AVAILABLE DATA
____________

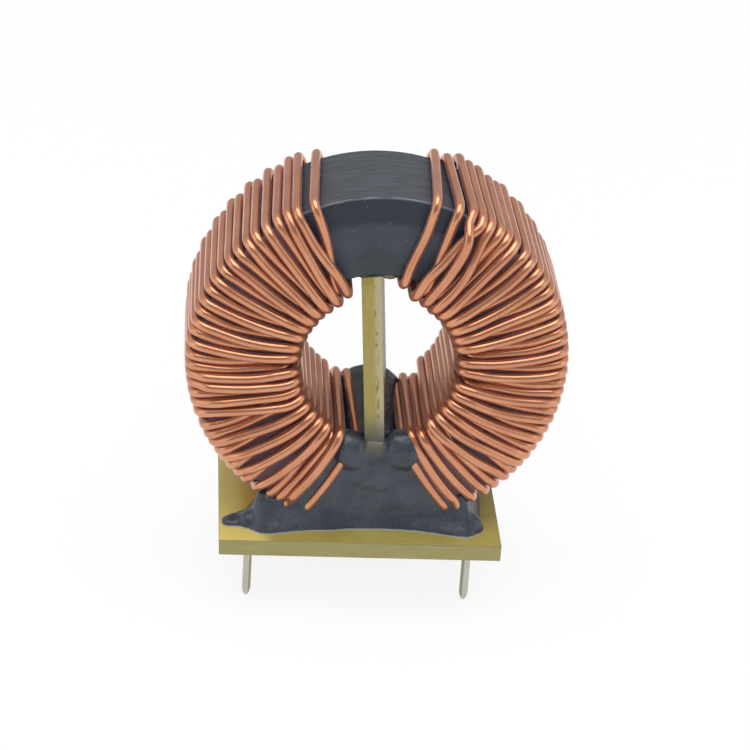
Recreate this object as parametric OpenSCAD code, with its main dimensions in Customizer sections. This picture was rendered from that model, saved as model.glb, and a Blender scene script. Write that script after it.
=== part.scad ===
// Toroidal inductor with two windings, glued upright on a small glass-epoxy base with four pins.
// The origin is the centre of the base board's underside. +Z is up, the ring's axis lies along Y,
// and the front of the part looks along -Y. All sizes are millimetres and all angles degrees.

/* [Base board] */
// Width of the base board, along X
board_w = 25.4; // [25:0.1:32]
// Depth of the base board, along Y
board_d = 18.0; // [17.4:0.1:26]
// Thickness of the base board
board_t = 1.6; // [1.0:0.1:2.4]

/* [Pins] */
// Distance between the left and right pins
pin_pitch_x = 20.0; // [19.4:0.1:21.4]
// Distance between the front and rear pins
pin_pitch_y = 11.5; // [11.0:0.1:12.4]
// Side of a pin's square section
pin_side = 0.64; // [0.5:0.02:0.8]
// Length of pin under the base board
pin_below = 6.2; // [3:0.1:9]
// Length of pin above the base board
pin_above = 0.9; // [0.7:0.05:1.1]
// Length of the four-sided point at a pin's lower end
pin_point = 1.3; // [0.6:0.1:2]
// Width of the blunt end of that point
pin_blunt = 0.16; // [0.1:0.02:0.3]
// Clearance round a pin's corners in its round hole
pin_fit = 0.03; // [0.01:0.01:0.1]
// How far each pin is twisted in its hole
pin_twist = 14; // [0:1:40]

/* [Ring core] */
// Outer diameter of the bare ferrite ring
ring_od = 31.2; // [30.6:0.1:31.6]
// Inner diameter of the bare ferrite ring
ring_id = 18.0; // [17.6:0.1:19]
// Height of the bare ferrite ring, along its axis
ring_h = 9.6; // [8.6:0.1:9.8]
// Thickness of the epoxy coat on the ring
coat_t = 0.4; // [0.3:0.05:0.6]
// Rounding of the coat's edges
coat_round = 0.3; // [0.2:0.05:0.45]
// Chamfer on the ferrite's edges
ring_chamfer = 0.25; // [0.1:0.05:0.4]
// Height of the coated ring's lowest point above the base board
core_gap = 0.4; // [0.3:0.05:1]
// Sideways place of the ring on the base board
core_x = 0.7; // [0:0.1:0.8]
// Front-to-back place of the ring on the base board
core_y = -0.35; // [-0.5:0.05:0.2]
// How far the wound ring is turned to the left about its own axis
core_turn = 3.4; // [0:0.2:4]

/* [Divider] */
// Thickness of the divider board in the bore
divider_t = 1.75; // [1:0.05:1.9]
// Depth of the divider board, along Y
divider_d = 12.0; // [10.4:0.1:13]
// Clearance between the divider's ends and the bore
divider_fit = 0.05; // [0.02:0.01:0.15]
// Swing of the divider about the upright
divider_yaw = 4; // [0:0.5:4.5]
// How far the divider leans to the left, about the ring's axis
divider_lean = 4.4; // [0:0.2:5]

/* [Windings] */
// Diameter of the enamelled wire
wire_d = 0.85; // [0.7:0.01:0.87]
// Turns in each winding, an odd number
turns = 37; // [25:2:37]
// Clearance between a wire and what it lies on
wire_gap = 0.03; // [0.02:0.01:0.06]
// Slack between the outside of the ring and the wires
wire_slack = 0.2; // [0.15:0.01:0.3]
// Angle from the top of the ring to the first turn
wound_from = 18.1; // [16:0.1:20]
// Angle from the top of the ring to the last turn
wound_to = 155.7; // [154:0.1:156.5]
// Angle between the first two turns
first_step = 6.5; // [4:0.1:8]
// Angle between the last two turns of the left winding
last_step_left = 9.0; // [4:0.1:10]
// Angle between the last two turns of the right winding
last_step_right = 3.8; // [3.6:0.1:8]
// How far the top turns fan out towards the bore
fan_top = 1.0; // [0:0.1:2]
// How far the bottom turns fan out towards the bore
fan_bottom = 7.0; // [5:0.1:7.5]
// How far the upper layer leans over in the bore
layer_lean = 0.9; // [0:0.1:1.2]
// How far the turns stray from their even places
unevenness = 0.15; // [0:0.05:0.2]

/* [Solder] */
// Radius of a solder joint on the base board
solder_r = 1.0; // [0.95:0.01:1.1]
// Height of a solder joint
solder_h = 0.8; // [0.6:0.05:0.85]

/* [Adhesive] */
// Height of the adhesive against the windings, above the base board
bed_h = 2.6; // [2:0.1:3]
// Width of the adhesive on the base board, left of the ring's centre
bed_left = 10.4; // [10.2:0.1:11]
// Width of the adhesive on the base board, right of the ring's centre
bed_right = 10.5; // [10.2:0.1:11]
// Depth of the adhesive at its corners, from the ring's centre
bed_reach = 7.85; // [7.6:0.05:8.2]
// How far the adhesive's front and rear edges curve in at the middle
bed_waist = 1.2; // [0.5:0.1:1.4]
// How far the adhesive climbs the faces of the ring
bed_climb = 0.8; // [0.4:0.1:1.2]
// Thickness of the adhesive smeared up the faces of the ring
film_t = 0.25; // [0.15:0.05:0.35]
// Height of the adhesive behind the divider's foot, above the bore
foot_h = 2.1; // [1.2:0.1:2.3]

/* [Hidden] */

left = -1;
right = 1;
front = -1;
rear = 1;
round_fn = 144;             // facets of a drawn circle, which is a true circle in the solids
touch = 0.01;               // gap between pieces that are cast against each other
through = 1;                // how far a cutting tool runs past what it cuts

// Coated ring
coat_ro = ring_od/2 + coat_t;
coat_ri = ring_id/2 - coat_t;
coat_h = ring_h + 2*coat_t;
core_z = board_t + core_gap + coat_ro;

// Pins
pin_corner = pin_side/sqrt(2);
pin_hole_d = 2*(pin_corner + pin_fit);

// Wire levels, measured to the middle of the wire
wire_r = wire_d/2;
wire_step = wire_d + wire_gap;                        // one wire on top of another
rest_step = wire_step + 0.02;                         // the same, between straight stretches of wire
crossing_step = 1.25*wire_step;                       // the same, over a wire that climbs as well
crossing_shift = 0.4;                                 // how far a turn that changed places moves aside
last = turns - 1;                                     // number of the lowest turn
outer_r = coat_ro + wire_r + wire_gap + wire_slack;   // runs on the outside of the ring
inner_r = coat_ri - wire_r - wire_gap;                // lower layer's runs in the bore
face_y = coat_h/2 + wire_r + wire_gap;                // lower layer's runs on the ring's faces
rear_y = face_y + wire_step;                          // upper layer's runs on the rear face
rear_arch = 2.2*wire_step;                            // rise of a turn that crosses on the rear face
outer_bend = 0.5;                                     // size of the bends at the outer edges
lower_bend = 0.45;                                    // size of the lower layer's bends at the bore
upper_bend = 0.75;                                    // size of the upper layer's bends at the bore
wire_sides = 8;
face_steps = 4;                                       // stretches of an upper turn on the front face
crossing_steps = 12;                                  // the same, for the turns that cross at the top
stray_step = 137.5;                                   // angle that makes the straying look random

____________

Your task is to repeat each line of the material exactly.

WRITTEN RESPONSE
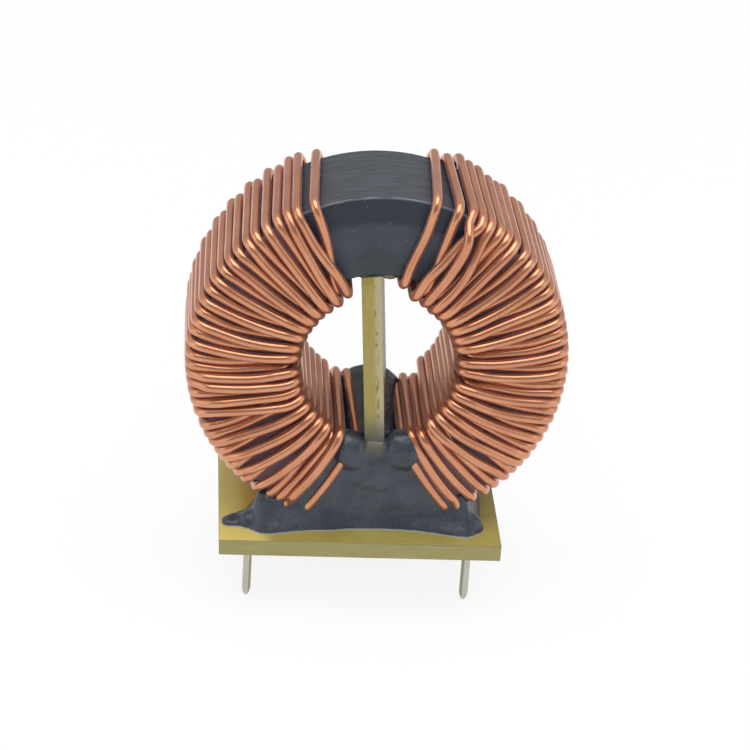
Recreate this object as parametric OpenSCAD code, with its main dimensions in Customizer sections. This picture was rendered from that model, saved as model.glb, and a Blender scene script. Write that script after it.
=== part.scad ===
// Toroidal inductor with two windings, glued upright on a small glass-epoxy base with four pins.
// The origin is the centre of the base board's underside. +Z is up, the ring's axis lies along Y,
// and the front of the part looks along -Y. All sizes are millimetres and all angles degrees.

/* [Base board] */
// Width of the base board, along X
board_w = 25.4; // [25:0.1:32]
// Depth of the base board, along Y
board_d = 18.0; // [17.4:0.1:26]
// Thickness of the base board
board_t = 1.6; // [1.0:0.1:2.4]

/* [Pins] */
// Distance between the left and right pins
pin_pitch_x = 20.0; // [19.4:0.1:21.4]
// Distance between the front and rear pins
pin_pitch_y = 11.5; // [11.0:0.1:12.4]
// Side of a pin's square section
pin_side = 0.64; // [0.5:0.02:0.8]
// Length of pin under the base board
pin_below = 6.2; // [3:0.1:9]
// Length of pin above the base board
pin_above = 0.9; // [0.7:0.05:1.1]
// Length of the four-sided point at a pin's lower end
pin_point = 1.3; // [0.6:0.1:2]
// Width of the blunt end of that point
pin_blunt = 0.16; // [0.1:0.02:0.3]
// Clearance round a pin's corners in its round hole
pin_fit = 0.03; // [0.01:0.01:0.1]
// How far each pin is twisted in its hole
pin_twist = 14; // [0:1:40]

/* [Ring core] */
// Outer diameter of the bare ferrite ring
ring_od = 31.2; // [30.6:0.1:31.6]
// Inner diameter of the bare ferrite ring
ring_id = 18.0; // [17.6:0.1:19]
// Height of the bare ferrite ring, along its axis
ring_h = 9.6; // [8.6:0.1:9.8]
// Thickness of the epoxy coat on the ring
coat_t = 0.4; // [0.3:0.05:0.6]
// Rounding of the coat's edges
coat_round = 0.3; // [0.2:0.05:0.45]
// Chamfer on the ferrite's edges
ring_chamfer = 0.25; // [0.1:0.05:0.4]
// Height of the coated ring's lowest point above the base board
core_gap = 0.4; // [0.3:0.05:1]
// Sideways place of the ring on the base board
core_x = 0.7; // [0:0.1:0.8]
// Front-to-back place of the ring on the base board
core_y = -0.35; // [-0.5:0.05:0.2]
// How far the wound ring is turned to the left about its own axis
core_turn = 3.4; // [0:0.2:4]

/* [Divider] */
// Thickness of the divider board in the bore
divider_t = 1.75; // [1:0.05:1.9]
// Depth of the divider board, along Y
divider_d = 12.0; // [10.4:0.1:13]
// Clearance between the divider's ends and the bore
divider_fit = 0.05; // [0.02:0.01:0.15]
// Swing of the divider about the upright
divider_yaw = 4; // [0:0.5:4.5]
// How far the divider leans to the left, about the ring's axis
divider_lean = 4.4; // [0:0.2:5]

/* [Windings] */
// Diameter of the enamelled wire
wire_d = 0.85; // [0.7:0.01:0.87]
// Turns in each winding, an odd number
turns = 37; // [25:2:37]
// Clearance between a wire and what it lies on
wire_gap = 0.03; // [0.02:0.01:0.06]
// Slack between the outside of the ring and the wires
wire_slack = 0.2; // [0.15:0.01:0.3]
// Angle from the top of the ring to the first turn
wound_from = 18.1; // [16:0.1:20]
// Angle from the top of the ring to the last turn
wound_to = 155.7; // [154:0.1:156.5]
// Angle between the first two turns
first_step = 6.5; // [4:0.1:8]
// Angle between the last two turns of the left winding
last_step_left = 9.0; // [4:0.1:10]
// Angle between the last two turns of the right winding
last_step_right = 3.8; // [3.6:0.1:8]
// How far the top turns fan out towards the bore
fan_top = 1.0; // [0:0.1:2]
// How far the bottom turns fan out towards the bore
fan_bottom = 7.0; // [5:0.1:7.5]
// How far the upper layer leans over in the bore
layer_lean = 0.9; // [0:0.1:1.2]
// How far the turns stray from their even places
unevenness = 0.15; // [0:0.05:0.2]

/* [Solder] */
// Radius of a solder joint on the base board
solder_r = 1.0; // [0.95:0.01:1.1]
// Height of a solder joint
solder_h = 0.8; // [0.6:0.05:0.85]

/* [Adhesive] */
// Height of the adhesive against the windings, above the base board
bed_h = 2.6; // [2:0.1:3]
// Width of the adhesive on the base board, left of the ring's centre
bed_left = 10.4; // [10.2:0.1:11]
// Width of the adhesive on the base board, right of the ring's centre
bed_right = 10.5; // [10.2:0.1:11]
// Depth of the adhesive at its corners, from the ring's centre
bed_reach = 7.85; // [7.6:0.05:8.2]
// How far the adhesive's front and rear edges curve in at the middle
bed_waist = 1.2; // [0.5:0.1:1.4]
// How far the adhesive climbs the faces of the ring
bed_climb = 0.8; // [0.4:0.1:1.2]
// Thickness of the adhesive smeared up the faces of the ring
film_t = 0.25; // [0.15:0.05:0.35]
// Height of the adhesive behind the divider's foot, above the bore
foot_h = 2.1; // [1.2:0.1:2.3]

/* [Hidden] */

left = -1;
right = 1;
front = -1;
rear = 1;
round_fn = 144;             // facets of a drawn circle, which is a true circle in the solids
touch = 0.01;               // gap between pieces that are cast against each other
through = 1;                // how far a cutting tool runs past what it cuts

// Coated ring
coat_ro = ring_od/2 + coat_t;
coat_ri = ring_id/2 - coat_t;
coat_h = ring_h + 2*coat_t;
core_z = board_t + core_gap + coat_ro;

// Pins
pin_corner = pin_side/sqrt(2);
pin_hole_d = 2*(pin_corner + pin_fit);

// Wire levels, measured to the middle of the wire
wire_r = wire_d/2;
wire_step = wire_d + wire_gap;                        // one wire on top of another
rest_step = wire_step + 0.02;                         // the same, between straight stretches of wire
crossing_step = 1.25*wire_step;                       // the same, over a wire that climbs as well
crossing_shift = 0.4;                                 // how far a turn that changed places moves aside
last = turns - 1;                                     // number of the lowest turn
outer_r = coat_ro + wire_r + wire_gap + wire_slack;   // runs on the outside of the ring
inner_r = coat_ri - wire_r - wire_gap;                // lower layer's runs in the bore
face_y = coat_h/2 + wire_r + wire_gap;                // lower layer's runs on the ring's faces
rear_y = face_y + wire_step;                          // upper layer's runs on the rear face
rear_arch = 2.2*wire_step;                            // rise of a turn that crosses on the rear face
outer_bend = 0.5;                                     // size of the bends at the outer edges
lower_bend = 0.45;                                    // size of the lower layer's bends at the bore
upper_bend = 0.75;                                    // size of the upper layer's bends at the bore
wire_sides = 8;
face_steps = 4;                                       // stretches of an upper turn on the front face
crossing_steps = 12;                                  // the same, for the turns that cross at the top
stray_step = 137.5;                                   // angle that makes the straying look random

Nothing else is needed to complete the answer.